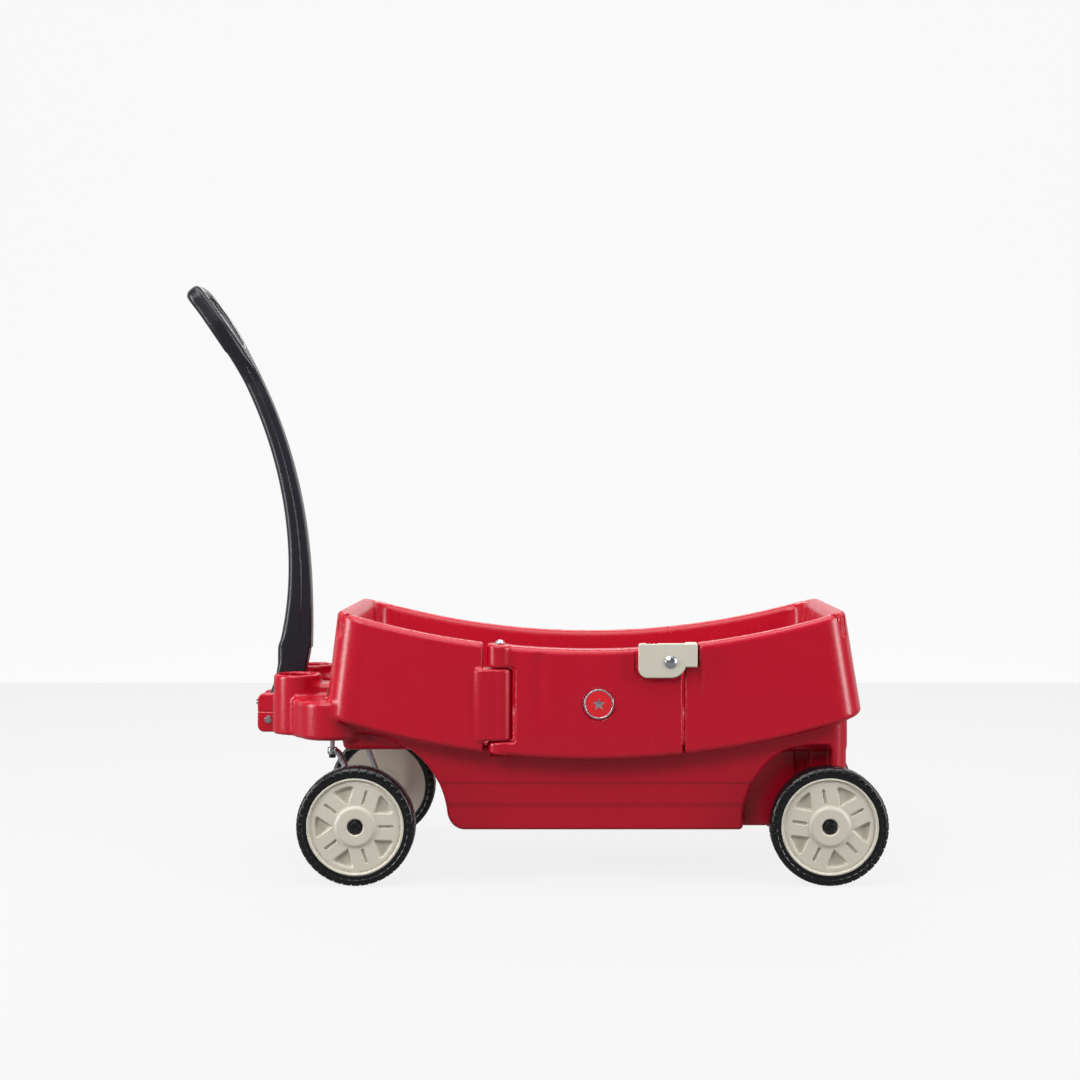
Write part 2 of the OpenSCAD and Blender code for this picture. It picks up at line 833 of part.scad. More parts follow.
front_wall();
rear_wall();
far_wall();
near_front_wall();
near_rear_wall();
footwell_tub();
front_seat();
rear_seat();
front_deck();
pull_bracket();
bracket_screws();
kingpin_bushings();
rear_axle();
rear_axle_spacers();
rear_axle_caps();
hinge_pin();
hinge_pin_cap();
hinge_pin_clip();
side_door();
door_badge();
latch();
latch_bolt();
latch_washer();
latch_nut();
pull_handle();
handle_bolt();
handle_nut();
handle_washers();
on_side(-1) caster_leg();  // caster_leg_near
on_side(1) caster_leg();  // caster_leg_far
on_side(-1) kingpin();  // kingpin_near
on_side(1) kingpin();  // kingpin_far
on_side(-1) kingpin_cap();  // kingpin_cap_near
on_side(1) kingpin_cap();  // kingpin_cap_far
on_side(-1) thrust_washer();  // thrust_washer_near
on_side(1) thrust_washer();  // thrust_washer_far
on_side(-1) leg_plug();  // leg_plug_near
on_side(1) leg_plug();  // leg_plug_far
on_side(-1) axle_cap(front_x);  // front_axle_cap_near
on_side(1) axle_cap(front_x);  // front_axle_cap_far
on_side(-1) tyre(front_x);  // tyre_front_near
on_side(1) tyre(front_x);  // tyre_front_far
on_side(-1) tyre(rear_x);  // tyre_rear_near
on_side(1) tyre(rear_x);  // tyre_rear_far
on_side(-1) hub(front_x, 0);  // hub_front_near
on_side(1) hub(front_x, 0);  // hub_front_far
on_side(-1) hub(rear_x, 28);  // hub_rear_near
on_side(1) hub(rear_x, 28);  // hub_rear_far
on_side(-1) bushing(front_x);  // bushing_front_near
on_side(1) bushing(front_x);  // bushing_front_far
on_side(-1) bushing(rear_x);  // bushing_rear_near
on_side(1) bushing(rear_x);  // bushing_rear_far
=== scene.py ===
"""Looks of a children's pull wagon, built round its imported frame.

The moulded pieces are drawn as distance fields with rounded joins, as a blow-moulded shell has,
and meshed by surface nets. Turned and bent pieces are lathed or swept. Fields work in millimetres.
"""
import json
import math

import bmesh
import bpy
import numpy as np
from mathutils import Matrix, Vector


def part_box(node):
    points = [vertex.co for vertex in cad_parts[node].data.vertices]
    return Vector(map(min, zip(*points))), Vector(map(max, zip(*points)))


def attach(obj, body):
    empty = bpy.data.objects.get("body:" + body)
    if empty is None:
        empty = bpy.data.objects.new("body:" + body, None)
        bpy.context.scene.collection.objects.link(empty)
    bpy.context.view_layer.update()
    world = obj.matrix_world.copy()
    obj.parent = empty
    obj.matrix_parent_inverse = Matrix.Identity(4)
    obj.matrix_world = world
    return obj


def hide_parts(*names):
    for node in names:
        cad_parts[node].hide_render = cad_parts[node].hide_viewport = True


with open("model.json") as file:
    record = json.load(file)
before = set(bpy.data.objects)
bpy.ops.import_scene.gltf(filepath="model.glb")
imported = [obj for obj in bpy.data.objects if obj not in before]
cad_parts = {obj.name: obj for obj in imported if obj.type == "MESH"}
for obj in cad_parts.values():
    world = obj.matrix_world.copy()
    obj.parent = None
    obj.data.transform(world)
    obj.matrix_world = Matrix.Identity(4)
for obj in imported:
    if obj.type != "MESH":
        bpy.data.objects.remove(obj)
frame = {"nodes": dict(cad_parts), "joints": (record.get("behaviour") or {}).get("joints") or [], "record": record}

bl_info = {
    "name": "Pull Wagon Parts",
    "version": (1, 0, 0),
    "blender": (4, 5, 0),
    "location": "View3D > Sidebar > Pull Wagon",
    "description": "Moulded body, door, latch, pull handle, casters and wheels of a pull wagon",
    "category": "Add Mesh",
}

MM = 0.001
TINY = 1e-6
MOST_TRIS = 190000      # triangles in the largest mouldings, which are thinned above this
JOINTS = {j["name"]: j for j in frame["joints"]}
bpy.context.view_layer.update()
SIDES = {"near": -1, "far": 1}


def box_mm(node):
    """Lowest and highest corner of a CAD node, in millimetres."""
    low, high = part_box(node)
    return [v / MM for v in low], [v / MM for v in high]


def pivot_mm(joint):
    """A point on a joint's axis, in millimetres."""
    return [v / MM for v in JOINTS[joint]["pos_m"]]


# ------------------------------------------------------------------ distance fields

def both(a, b, r=0.0):
    """Inside a and inside b, with an outer edge rounded to radius r."""
    if np.isscalar(r) and r == 0:
        return np.maximum(a, b)
    corner = np.sqrt(np.maximum(r + a, 0) ** 2 + np.maximum(r + b, 0) ** 2)
    return np.minimum(-r, np.maximum(a, b)) + corner


def join(a, b, r=0.0):
    """Inside a or inside b, with the inner corner filled to radius r."""
    return -both(-a, -b, r)


def cut(a, b, r=0.0):
    """Inside a and outside b, with the edge rounded to radius r."""
    return both(a, -b, r)


def slab(t, low, high, r=0.0):
    """Between two planes across one axis."""
    return both(low - t, t - high, r)


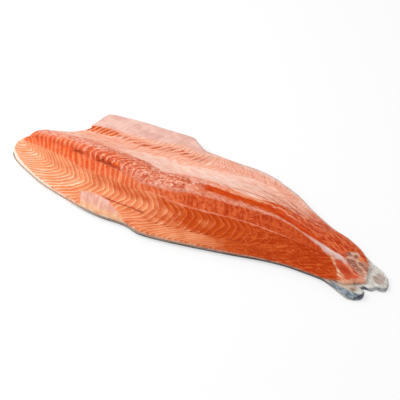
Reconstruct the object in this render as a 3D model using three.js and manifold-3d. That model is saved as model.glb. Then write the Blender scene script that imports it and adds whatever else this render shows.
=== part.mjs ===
// A raw side of salmon, lying skin side down: the boned flesh and the skin it is still on.
//
// Frame, in millimetres: +X runs from the collar (head) end to the tail, +Y from the back edge to
// the belly edge, +Z up. The origin is on the surface the fillet lies on, under the middle of its
// outline.
//
// Every surface is a height over two fractions: s runs along the fillet, 0 at the collar and 1 at
// the tail, and t runs across it, 0 at the back edge and 1 at the belly edge.

import * as THREE from "three";
import { mergeVertices } from "three/addons/utils/BufferGeometryUtils.js";
import Module from "manifold-3d";

// ---- Driving dimensions ------------------------------------------------------------------------

// The outline of the skin, seen from above, as [x, y]. Both edges run from the collar to the tail.
const BACK_EDGE = [
  [-302, -34], [-297, -50], [-281, -62], [-250, -74], [-221, -83], [-190, -88.5], [-149, -93.5],
  [-110, -94.5], [-72, -91], [-47, -95], [-15, -90.5], [20, -82.5], [82, -66.5], [125, -54],
  [160, -46.5], [190, -44], [214, -43], [228, -46], [242, -51], [256, -54.5], [266, -52],
];
const BELLY_EDGE = [
  [-205, 77.5], [-195, 83.5], [-170, 91], [-140, 95.5], [-112, 98], [-85, 101], [-66, 102.5],
  [-54, 96.5], [-38, 89], [-12, 92.5], [18, 95], [48, 97.5], [80, 94], [108, 86.5],
  [128, 77.5], [150, 64.5], [190, 47], [212, 42], [225, 37.5], [240, 31], [251, 23], [265, 15.8],
  [276, 12], [282, 9], [288, 4.7], [292.5, 0],
];

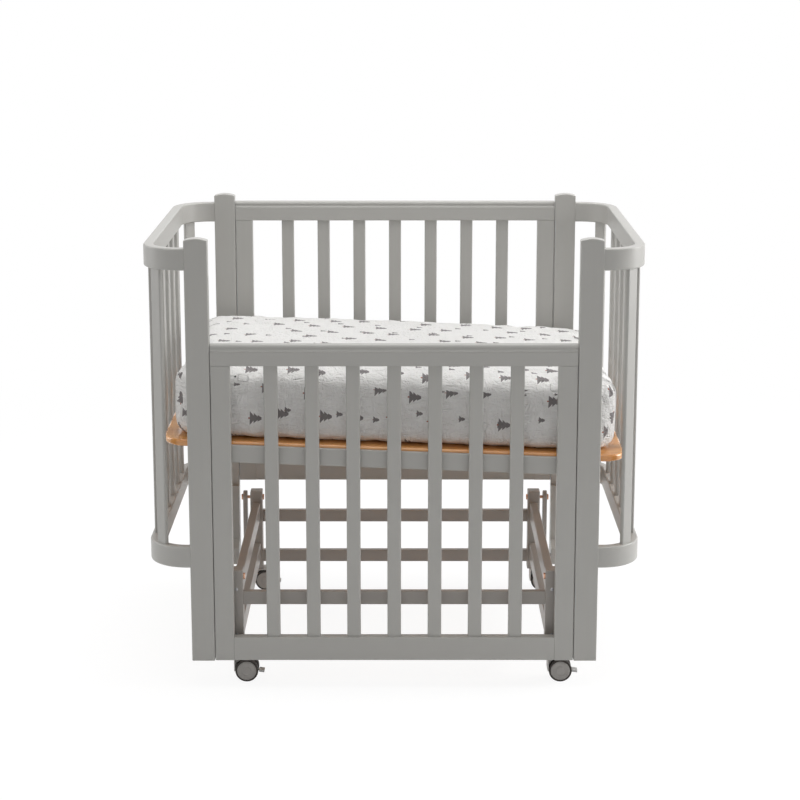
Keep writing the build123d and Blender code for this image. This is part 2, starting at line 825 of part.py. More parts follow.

──────────────────────────────

EXERCISE GOAL:
Reproduce the listing above verbatim, from first line to last.

RESPONSE TO THE TASK:
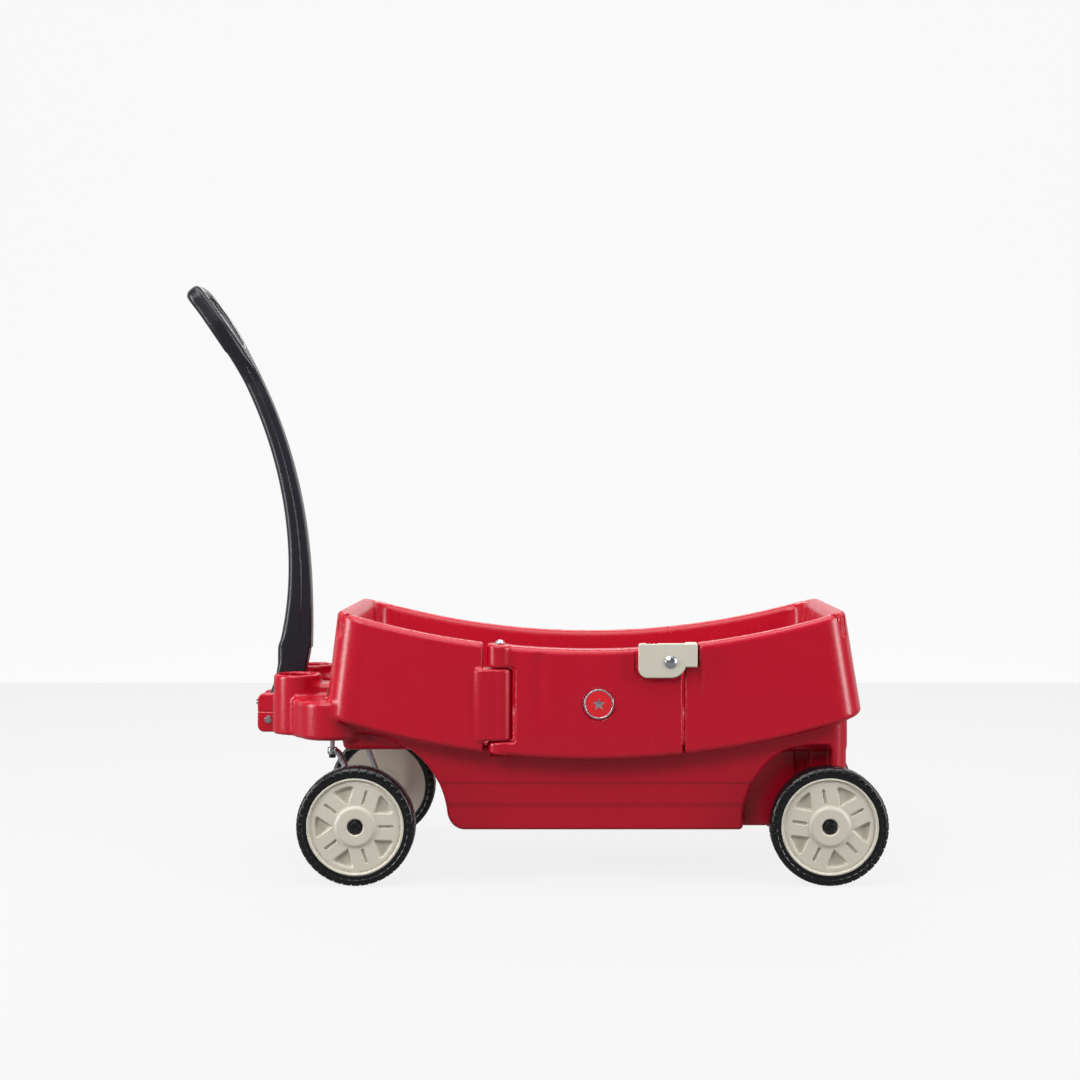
Write part 2 of the OpenSCAD and Blender code for this picture. It picks up at line 833 of part.scad. More parts follow.
front_wall();
rear_wall();
far_wall();
near_front_wall();
near_rear_wall();
footwell_tub();
front_seat();
rear_seat();
front_deck();
pull_bracket();
bracket_screws();
kingpin_bushings();
rear_axle();
rear_axle_spacers();
rear_axle_caps();
hinge_pin();
hinge_pin_cap();
hinge_pin_clip();
side_door();
door_badge();
latch();
latch_bolt();
latch_washer();
latch_nut();
pull_handle();
handle_bolt();
handle_nut();
handle_washers();
on_side(-1) caster_leg();  // caster_leg_near
on_side(1) caster_leg();  // caster_leg_far
on_side(-1) kingpin();  // kingpin_near
on_side(1) kingpin();  // kingpin_far
on_side(-1) kingpin_cap();  // kingpin_cap_near
on_side(1) kingpin_cap();  // kingpin_cap_far
on_side(-1) thrust_washer();  // thrust_washer_near
on_side(1) thrust_washer();  // thrust_washer_far
on_side(-1) leg_plug();  // leg_plug_near
on_side(1) leg_plug();  // leg_plug_far
on_side(-1) axle_cap(front_x);  // front_axle_cap_near
on_side(1) axle_cap(front_x);  // front_axle_cap_far
on_side(-1) tyre(front_x);  // tyre_front_near
on_side(1) tyre(front_x);  // tyre_front_far
on_side(-1) tyre(rear_x);  // tyre_rear_near
on_side(1) tyre(rear_x);  // tyre_rear_far
on_side(-1) hub(front_x, 0);  // hub_front_near
on_side(1) hub(front_x, 0);  // hub_front_far
on_side(-1) hub(rear_x, 28);  // hub_rear_near
on_side(1) hub(rear_x, 28);  // hub_rear_far
on_side(-1) bushing(front_x);  // bushing_front_near
on_side(1) bushing(front_x);  // bushing_front_far
on_side(-1) bushing(rear_x);  // bushing_rear_near
on_side(1) bushing(rear_x);  // bushing_rear_far
=== scene.py ===
"""Looks of a children's pull wagon, built round its imported frame.

The moulded pieces are drawn as distance fields with rounded joins, as a blow-moulded shell has,
and meshed by surface nets. Turned and bent pieces are lathed or swept. Fields work in millimetres.
"""
import json
import math

import bmesh
import bpy
import numpy as np
from mathutils import Matrix, Vector


def part_box(node):
    points = [vertex.co for vertex in cad_parts[node].data.vertices]
    return Vector(map(min, zip(*points))), Vector(map(max, zip(*points)))


def attach(obj, body):
    empty = bpy.data.objects.get("body:" + body)
    if empty is None:
        empty = bpy.data.objects.new("body:" + body, None)
        bpy.context.scene.collection.objects.link(empty)
    bpy.context.view_layer.update()
    world = obj.matrix_world.copy()
    obj.parent = empty
    obj.matrix_parent_inverse = Matrix.Identity(4)
    obj.matrix_world = world
    return obj


def hide_parts(*names):
    for node in names:
        cad_parts[node].hide_render = cad_parts[node].hide_viewport = True


with open("model.json") as file:
    record = json.load(file)
before = set(bpy.data.objects)
bpy.ops.import_scene.gltf(filepath="model.glb")
imported = [obj for obj in bpy.data.objects if obj not in before]
cad_parts = {obj.name: obj for obj in imported if obj.type == "MESH"}
for obj in cad_parts.values():
    world = obj.matrix_world.copy()
    obj.parent = None
    obj.data.transform(world)
    obj.matrix_world = Matrix.Identity(4)
for obj in imported:
    if obj.type != "MESH":
        bpy.data.objects.remove(obj)
frame = {"nodes": dict(cad_parts), "joints": (record.get("behaviour") or {}).get("joints") or [], "record": record}

bl_info = {
    "name": "Pull Wagon Parts",
    "version": (1, 0, 0),
    "blender": (4, 5, 0),
    "location": "View3D > Sidebar > Pull Wagon",
    "description": "Moulded body, door, latch, pull handle, casters and wheels of a pull wagon",
    "category": "Add Mesh",
}

MM = 0.001
TINY = 1e-6
MOST_TRIS = 190000      # triangles in the largest mouldings, which are thinned above this
JOINTS = {j["name"]: j for j in frame["joints"]}
bpy.context.view_layer.update()
SIDES = {"near": -1, "far": 1}


def box_mm(node):
    """Lowest and highest corner of a CAD node, in millimetres."""
    low, high = part_box(node)
    return [v / MM for v in low], [v / MM for v in high]


def pivot_mm(joint):
    """A point on a joint's axis, in millimetres."""
    return [v / MM for v in JOINTS[joint]["pos_m"]]


# ------------------------------------------------------------------ distance fields

def both(a, b, r=0.0):
    """Inside a and inside b, with an outer edge rounded to radius r."""
    if np.isscalar(r) and r == 0:
        return np.maximum(a, b)
    corner = np.sqrt(np.maximum(r + a, 0) ** 2 + np.maximum(r + b, 0) ** 2)
    return np.minimum(-r, np.maximum(a, b)) + corner


def join(a, b, r=0.0):
    """Inside a or inside b, with the inner corner filled to radius r."""
    return -both(-a, -b, r)


def cut(a, b, r=0.0):
    """Inside a and outside b, with the edge rounded to radius r."""
    return both(a, -b, r)


def slab(t, low, high, r=0.0):
    """Between two planes across one axis."""
    return both(low - t, t - high, r)


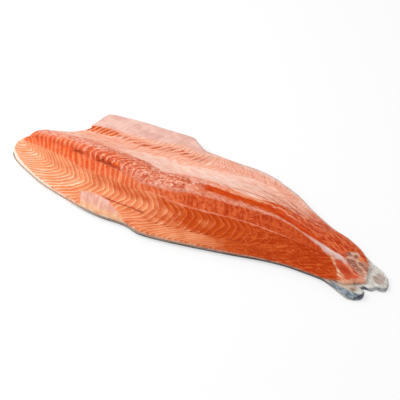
Reconstruct the object in this render as a 3D model using three.js and manifold-3d. That model is saved as model.glb. Then write the Blender scene script that imports it and adds whatever else this render shows.
=== part.mjs ===
// A raw side of salmon, lying skin side down: the boned flesh and the skin it is still on.
//
// Frame, in millimetres: +X runs from the collar (head) end to the tail, +Y from the back edge to
// the belly edge, +Z up. The origin is on the surface the fillet lies on, under the middle of its
// outline.
//
// Every surface is a height over two fractions: s runs along the fillet, 0 at the collar and 1 at
// the tail, and t runs across it, 0 at the back edge and 1 at the belly edge.

import * as THREE from "three";
import { mergeVertices } from "three/addons/utils/BufferGeometryUtils.js";
import Module from "manifold-3d";

// ---- Driving dimensions ------------------------------------------------------------------------

// The outline of the skin, seen from above, as [x, y]. Both edges run from the collar to the tail.
const BACK_EDGE = [
  [-302, -34], [-297, -50], [-281, -62], [-250, -74], [-221, -83], [-190, -88.5], [-149, -93.5],
  [-110, -94.5], [-72, -91], [-47, -95], [-15, -90.5], [20, -82.5], [82, -66.5], [125, -54],
  [160, -46.5], [190, -44], [214, -43], [228, -46], [242, -51], [256, -54.5], [266, -52],
];
const BELLY_EDGE = [
  [-205, 77.5], [-195, 83.5], [-170, 91], [-140, 95.5], [-112, 98], [-85, 101], [-66, 102.5],
  [-54, 96.5], [-38, 89], [-12, 92.5], [18, 95], [48, 97.5], [80, 94], [108, 86.5],
  [128, 77.5], [150, 64.5], [190, 47], [212, 42], [225, 37.5], [240, 31], [251, 23], [265, 15.8],
  [276, 12], [282, 9], [288, 4.7], [292.5, 0],
];

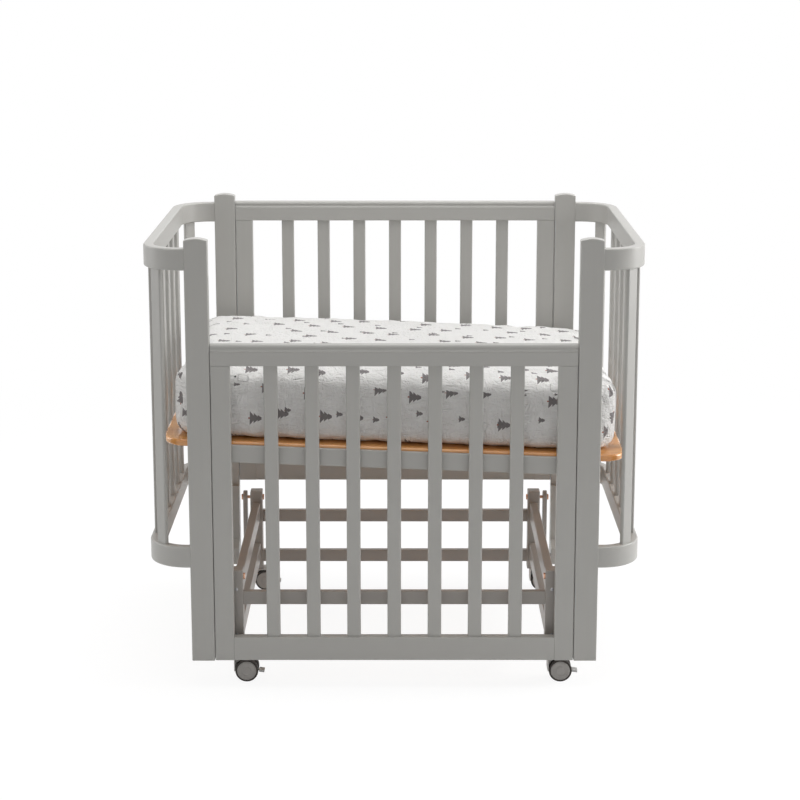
Keep writing the build123d and Blender code for this image. This is part 2, starting at line 825 of part.py. More parts follow.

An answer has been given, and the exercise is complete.